If you think that the plane loads of immigrants who chose Canada is evidence that Canada is doing something right then you should understand something: Canadian citizenship is one of the best deals in town. It is one of the easiest to obtain in the industrialized world with some of the fewest strings attached and it allows access to one of the most generous social programs in the world. It's a bargain and it says a lot about the immigrants this country receives. If Canada has had to continuously cheapen its citizenship requirements to attract immigrants then what kind of immigrants are coming here let alone say about Canada? Here is something to ponder: the vast majority of immigrants come from the third world and what's worse, living in Somalia or enduring six months of a Canadian winter? Canada also recognizes dual citizenship so it's not like you've totally left your country is it?
The latest census figures show that 19.8 per cent of the population in 2006 was foreign born, the highest proportion since 1931 and up 13.6 per cent from five years earlier. By contrast, the entire Canadian population grew only 3.3 per cent in the same period.
Almost two-thirds of the nation's foreign-born population resided in Canada's three biggest cities: Toronto, Vancouver and Montreal.
The highest percentage of newcomers to Canada were from China (14 per cent), followed by India (11.6), the Philippines (7) and Pakistan (5.2). For the first time, the proportion of foreign-born immigrants from Asian and Middle Eastern countries (41 per cent) outstripped those of European heritage (37).

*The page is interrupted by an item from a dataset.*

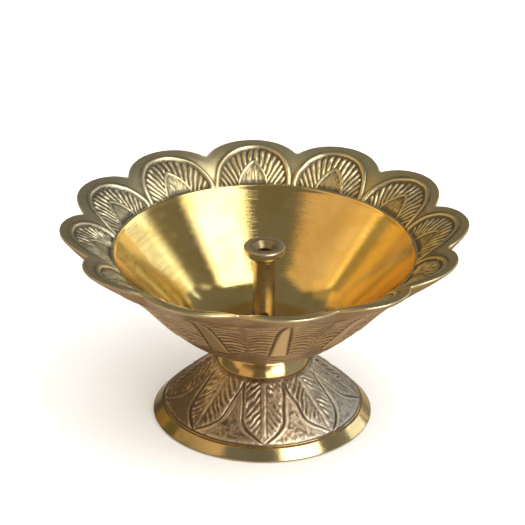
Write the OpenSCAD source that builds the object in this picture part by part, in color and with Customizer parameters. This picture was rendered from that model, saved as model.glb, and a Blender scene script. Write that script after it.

"The newcomers who came between 2001 and 2006, we have about 1.1 million of them, and they added to Canada's diverse population because they report coming from about over 200 countries," said Statistics Canada analyst Tina Chui.
"When you look at that, Canada is like a world within a country."
An aging population and the declining birth rate has Canada on track to becoming fully dependent on immigration for population growth by around 2030, Statistics Canada data suggests.
Among Western nations, only Australia had a higher percentage of foreign-born residents (22.2 per cent) than Canada in 2006. The United States had 12.5 per cent foreign-born.
The whole article can be read here
So Australia, of all Western nations, has a higher percentage of its population born abroad but I will not be surprised to learn one day that Canada has the highest percentage of foreign born residents. But of the G8 nations Canada has the highest percentage.
Here is a pertinent quote from wiki concerning foreign ownership:
Some estimates state that more than 50% of the petroleum and gas industry and more than 50% of all manufacturing in Canada is foreign-owned and foreign-controlled. In no foreign country does Canadian investment play a dominant role. Canada's largest foreign investment, which is in the US, gives Canadians control over only a minute portion of the US economy, in contrast to the very large fraction of the Canadian economy that is controlled by American interests.
Of note is that Canada's largest companies by value, and largest employers, tend to be foreign owned in a way that is more typical of a developing nation than a G-8 member. The best example is the automotive sector, one of Canada's most important industries. It is dominated by American, German, and Japanese giants. Although this situation is not unique to Canada in the global context, it is unique among G-8 nations, and many other relatively small nations also have national automotive companies such as Sweden's Saab or South Korea's Kia and Hyundai.
The high foreign ownership content of Canada's economy has attracted some concern from The Toronto Star and other leading journals. If the foreign ownership of Canada's economy warrants concern then why doesn't the foreign occupation of Canada's public spaces attract equal concern. What's the difference? Is this nation building or the surrendering of state? What will be said if Canada's population was 25% foreign born? What if it reaches 30%? Or 50%? How about 60%? How high is too high? Will it still be Canada? When will Ottawa put Canada and Canadians first?